Former tennis player Martina Navratilova has been heavily criticized after she said it was “insane” to allow transgender women to compete in women’s sports.
Navratilova — who is lesbian and a gay rights advocate — made the comments in a column for the United Kingdom’s Sunday Times newspaper.
It came after transphobic tweets in December last year in which the former world No. 1 player said that it “can’t be right” that trans women are allowed to compete in women’s sports.
“You can’t just proclaim yourself a female and be able to compete against women,” she said at the time, adding, “There must be some standards, and having a penis and competing as a woman would not fit that standard.”
Writing for the Times, Navratilova doubled down on her beliefs.
“I promised to keep quiet on the subject until I had properly researched it… well, I’ve now done that and, if anything, my views have strengthened,” she wrote. “To put the argument at its most basic: a man can decide to be female, take hormones if required by whatever sporting organisation is concerned, win everything in sight and perhaps earn a small fortune, and then reverse his decision and go back to making babies if he so desires. It’s insane and it’s cheating.”
Navratilova added that she was “happy to address a transgender woman in whatever form she prefers, but I would not be happy to compete against her. It would not be fair.”

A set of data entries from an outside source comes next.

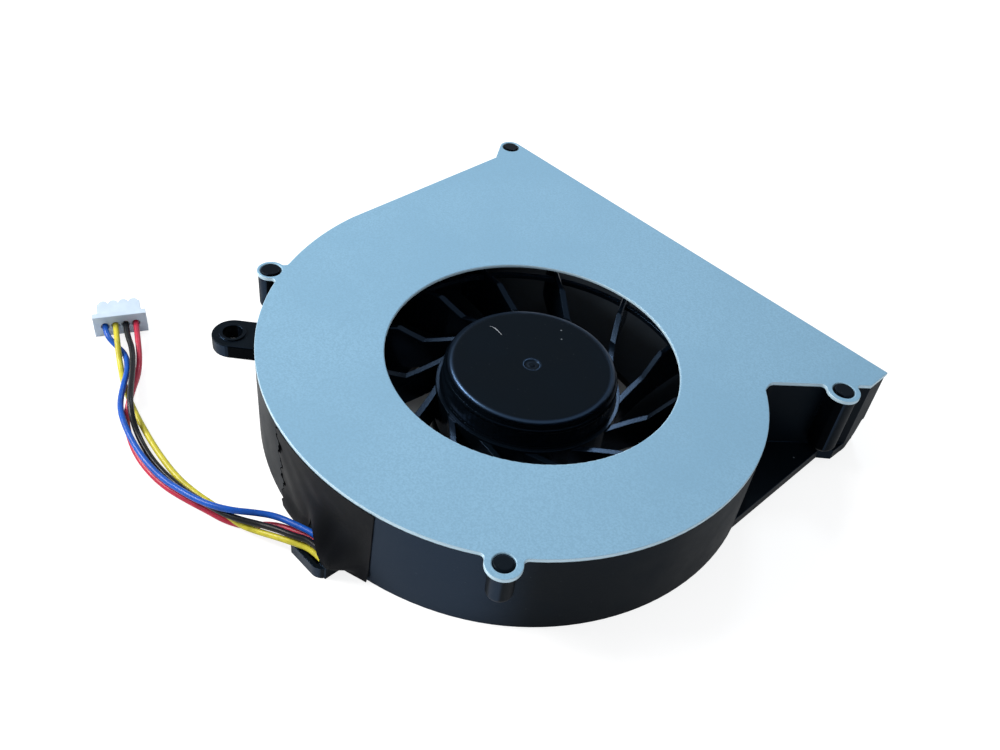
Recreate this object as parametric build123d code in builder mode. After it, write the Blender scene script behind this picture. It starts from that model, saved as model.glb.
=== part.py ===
from build123d import *
from math import atan2, cos, degrees, hypot, pi, radians, sin, tan
import os

# Laptop cooling fan: a flat centrifugal blower with four wires and a plug.
# Millimetres. The origin is on the rotor's axis at the underside of the base,
# +Z runs up through the metal cover and +Y is the way the air leaves.

# Housing
height = 11.5
cover_thickness = 0.45
cover_edge = 0.12
wall = 1.0
floor = 1.0
inlet_radius = 17.5

# Scroll: the outer face starts at the tongue and moves out as it turns
# clockwise, by the share of the growth that each pair gives at its angle.
tongue_radius = 27.6
tongue_angle = 40
scroll_growth = 7.1
scroll_shape = (
    (0, 0.0), (30, 0.14), (60, 0.24), (90, 0.345), (120, 0.40),
    (150, 0.52), (175, 0.69), (198, 0.84), (220, 1.0),
)

# Outlet duct
outlet_y = 32.8
outlet_left = 35.3
outlet_right = 28.9
outlet_setback = 0.6
tongue_corner_angle = 42.93
tongue_corner_rise = 0.81
duct_slope = 50
tongue_round = 1.2

# Fixing tabs of the cover: radii of the lobe, its hole and the post
right_tab_radii = (2.0, 1.3, 1.8)
front_tab_radii = (1.95, 1.15, 1.45)
left_tab_radii = (1.7, 1.3, 1.6)
back_tab_radii = (1.6, 1.2, 1.5)

# Their places: the right one along the duct's slope and out from it, the front and left ones
# by angle, share of the scroll's growth there and distance beyond the wall's face, and the
# back one out from the side wall and in from the outlet
right_tab_place = (8.75, 1.01)
front_tab_place = (-50.27, 0.345, 0.768)
left_tab_place = (-153.73, 0.812, 1.428)
back_tab_place = (0.85, 1.6)
tab_hole_bevel = 0.12
stake_clearance = 0.04
stake_proud = 0.12
tab_blend = 0.6
right_post_length = 8.6
front_post_length = 4.3
left_post_length = 4.9
back_post_length = 5.0
back_taper_y = 27.3
stake_round = 0.25
post_end_round = 0.6

# Bottom inlet and motor seat
seat_radius = 11.3
bottom_inlet_radius = 16.2
spoke_overrun = 1.0
spoke_width = 3.2
spoke_angles = (57, 177, 297)

# Web beside the outlet and the mounting ear
web_height = 1.45
web_side = 27.5
web_corner = (28.8, 26.7)
web_bulge = (28.9, 29.7)
web_end = 28.3
corner_step = 0.35
corner_cut = ((30.0, 0.0), (31.2, 2.0), (31.7, 4.0))
ear_thickness = 1.9
ear_hole = (-33.65, -20.1)
ear_radius = 2.7
ear_hole_radius = 1.3
ear_rim = 0.4
ear_rim_height = 0.2
ear_edge = 0.15
ear_direction = 43
ear_lead = 8.0

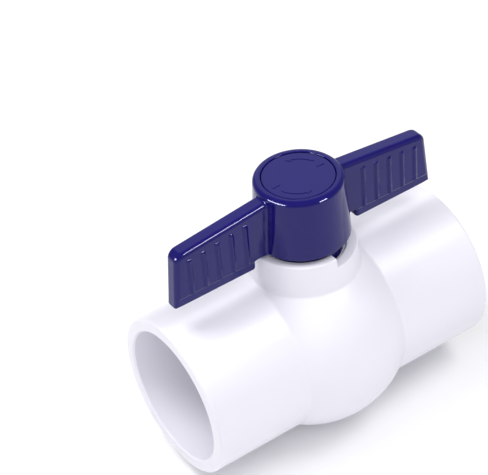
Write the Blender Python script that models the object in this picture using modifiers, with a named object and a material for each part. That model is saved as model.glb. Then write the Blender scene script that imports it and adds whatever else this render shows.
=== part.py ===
"""Compact ball valve for 2-inch plastic pipe: slip sockets, full bore, quarter-turn T-handle.

The pipe runs along X and the stem stands along +Z. The origin is the centre of the ball.
Everything is in metres. The handle is parallel to the pipe, so the valve is open.
"""

import math

import bmesh
import bpy
from mathutils import Matrix

MM = 0.001
GAP = 0.3 * MM  # running clearance between two pieces that touch on the real valve

# Facets of a full turn
LARGE_ROUND = 40
SMALL_ROUND = 28

# Valve body: two pipe sockets on a round belly, with a collar for the stem on top
LENGTH = 143.8 * MM
SOCKET_RADIUS = 36.5 * MM
RIM_CHAMFER = 1.2 * MM
MOUTH_RADIUS = 30.32 * MM
MOUTH_CHAMFER = 0.7 * MM
SOCKET_BOTTOM_RADIUS = 30.08 * MM
SOCKET_DEPTH = 38.1 * MM
STOP_THICKNESS = 3.8 * MM
FLOW_RADIUS = 25.4 * MM
BELLY_RADIUS = 44.3 * MM
CHAMBER_RADIUS = 37.6 * MM
SEAT_POCKET_RADIUS = 31.2 * MM

# Collar
COLLAR_TOP = 47.0 * MM
COLLAR_TOP_RADIUS = 23.2 * MM
COLLAR_ROOT = 30.0 * MM
COLLAR_ROOT_RADIUS = 25.3 * MM
RECESS_RADIUS = 18.6 * MM
RECESS_FLOOR = 44.9 * MM
STOP_WALL_TOP = 51.7 * MM
STOP_WALL_FROM = 168.0
STOP_WALL_TO = 273.0

# Stem
STEM_RADIUS = 10.0 * MM
STEM_BORE_RADIUS = STEM_RADIUS + 0.4 * MM
FLANGE_RADIUS = 13.0 * MM
FLANGE_BOTTOM = 34.6 * MM
FLANGE_TOP = 36.2 * MM
WASHER_THICKNESS = 0.8 * MM
STEM_SHOULDER = RECESS_FLOOR
SEAL_GROOVE_RADIUS = 7.8 * MM
SEAL_GROOVE_HEIGHT = 2.5 * MM
SEAL_GROOVE_BOTTOMS = {"stem_o_ring_lower": 38.3 * MM, "stem_o_ring_upper": 41.6 * MM}
SEAL_SECTION_RADIUS = 0.95 * MM
BLADE_THICKNESS = 7.8 * MM
BLADE_WIDTH = 20.0 * MM
BLADE_BOTTOM = 28.4 * MM
DRIVE_WIDTH = 12.6 * MM
DRIVE_TOP = 74.5 * MM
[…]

She also called it “another form of tyranny” when transgender activists denounce those who argue against transgender rights and the validity of gender identity.
Navratilova has been heavily criticized for her column on social media, with many labelling it transphobic.
Dr. Rachel McKinnon, the first transgender woman to win a world track cycling title, said Navratilova had “removed all doubt: she is absolutely transphobic.”
“This is, in her own words with the time of forethought and authorship, Martina Navratilova’s ‘core’ argument against trans women athletes,” McKinnon wrote in a follow-up tweet, citing Navratilova’s argument that someone could claim to be transgender just to compete as a woman and “earn a small fortune.” “It’s a wild fantasy worry that is an irrational fear of something that doesn’t happen. An irrational fear of trans people? Transphobia.”
This is, in her own words with the time of forethought and authorship, Martina Navratilova's 'core' argument against trans women athletes.
It's a wild fantasy worry that is an irrational fear of something that doesn't happen. An irrational fear of trans people? Transphobia. pic.twitter.com/RAX3ynGyTl
— Dr. Rachel McKinnon (@rachelvmckinnon) February 17, 2019
Cyd Zeigler, co-founder of OutSports, tweeted that it was “sad to see [Navratilova] double down on her misguided attacks on trans women.”
“Calling trans women ‘men’ is shocking to see from someone like Martina,” he added. “Thinking she knows ‘fairness’ better than the IOC, NCAA and other governing bodies. Awful.”
Sad to see @Martina double down on her misguided attacks on trans women. Calling trans women “men” is shocking to see from someone like Martina. Thinking she knows “fairness” better than the IOC, NCAA and other governing bodies. Awful. https://t.co/vIzW2Sfx3b
— Cyd Zeigler (@CydZeigler) February 17, 2019
Paris Lees, a transgender rights activist and columnist for British Vogue, pointed out that Navratilova had competed against a transgender woman before — Renée Richards, one of the first professional athletes to openly identify as transgender — and that Navratilova had won their matches.
“[Martina] says she wouldn’t compete with a trans woman because of the ‘unfair’ advantage they possess (according to her ‘instinctive reaction’),” Lees wrote. “Who needs facts when you have instinctive reactions? By the way, she played trans woman Renee Richards three times and won every match.”
.@Martina says she wouldn't compete with a trans woman because of the 'unfair' advantage they possess (according to her 'instinctive reaction'). Who needs facts when you have instinctive reactions? By the way, she played trans woman Renee Richards three times and won every match.
— Paris Lees (@parislees) February 17, 2019
Richards, who fought a landmark Supreme Court case to be allowed to play in the Women’s U.S. Open, also later coached Navratilova through two of her nine wins at Wimbledon.